The Saturday Morning Market in St. Pete is where thousands of city folk congregate to shop for produce, buy tchotchkes, and eat, maybe a pulled pork sandwich from M & M BBQ or a breakfast plate from the “I got ’em” man. It is a place to see and be seen: men in straw hats, shorts, flip flops and Tee shirts with craft beer logos, women with tank tops, bare midriffs, woven bags slung over shoulders, and jeans shredded by wolverines. An idyllic scene, you think. But within this stream of humanity weaves another species with a dark agenda. As Bill and Cameron chat up Jeff and Morgan next to the knish stand, comparing house prices and kids’ SAT scores, their dogs likewise visit at the ends of their leashes, exchanging sniffs, nose to butt. We think the dogs are just saying hello, the butt sniff a canine handshake. Do we know that for sure? Is something else going on? Consider this: every dog sniffs every other dog within range. Do humans do that? Is there a phone tree here where every dog at the Saturday Market has passed and received specific information “smellapathically?” Is there a dog conspiracy? Do we really know what is going on in Fluffy’s mind?
To a passer-by, the fur-faced critter peering from the baby carriage is harmless, eyes glazed from scarfing down too much puppy chow in its dish this AM. What would the passer-by say if he or she knew Fluffy was wondering what it would be like to sink its canines into the closest leg in the passing parade of limbs? What would Fluffy’s owner say, as she pushed Fluffy along, if she knew Fluffy was thinking: “If I had a pack, I would chase down and eat humans. The ones with the walkers would be easy pickings.”
Impossible?

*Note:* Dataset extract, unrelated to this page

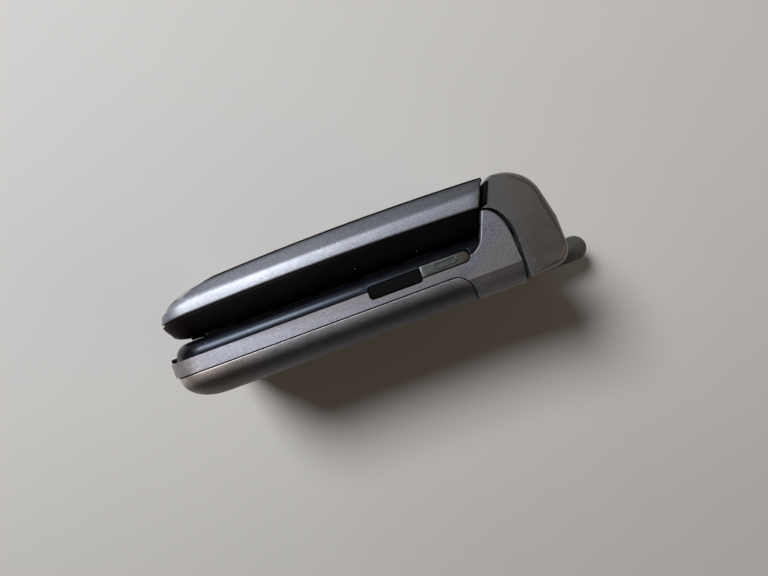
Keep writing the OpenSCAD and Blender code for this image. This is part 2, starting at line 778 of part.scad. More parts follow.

Think about it. The grey wolf and the domestic dog differ by only 0.2% of mitochondrial DNA. For the math challenged, that means they are 99.8% alike.
What if, under our noses, dogs are plotting against us? They have subtly wormed their way into our beings. According to science: “Interactions with dogs can cause the human brain to produce oxytocin, a hormone referred to as the ‘cuddle chemical.’“ Dogs have insinuated themselves into a most intimate part of our daily lives – our beds – in spite of their bad breath. They have slipped into restaurants and airplanes with the aid of snazzy red jackets. They have their own Saint – St. Francis of Assisi – and get blessed once a year. How did they engineer that?
But why do dogs have it in for us? Humans have been inserting themselves into the bedrooms of dogs through arranged marriages for so many years that dogs are genetically modified organisms, shaped to please human standards of beauty, a Hairless Chihuahua posing the exception. The glut of craft dogs can only be matched by the glut of craft beers. Labradoodle, Goldendoodle, Cockapoo, Aussiedoodle, Yorkipoo, it goes on and on. Dogs would prefer to mate with whomever came around the corner. Able to do so, they would produce, in time, a Darwinian average dog. My mother-in-law, Alice, believed that the universal dog would be those found on the streets of Tijuana : brown, short-haired, longish snout and tail, floppy ears, rangy (and mangey in Tijuana) weighing about 30 pounds.
Collars and leashes are the clincher. Would you want to wear a collar and a leash? True, I have seen some children on Beach Drive in a restraining vest. Though well deserved, that is a temporary phenomenon. I used to release my personal dog, Bingo, to run free as the wind as he pelted across North Shore Beach in search of a suitable dead mullet to roll in, on his back, legs flailing happily. But the solons of St. Pete ruled that dogs had to remain tethered to owners. When I enter the elevator at my condo, I see Fluffy at the end of his leash, returning from a visit to the park, staring morosely at his owner’s Reeboks, and thinking “Eat, poop, sleep – is that all there is to life?”
There must be more to life for Fluffy.
Rise up dogs! Freedom – NOW!
Great observations Marshall! Such an extraordinary description of the market : ). This blog also reminded me of the comedian Jake Johannsen who quipped in one of his stand up routines, “Of course we love our pets, why else would we have them genetically modified to suit our needs?”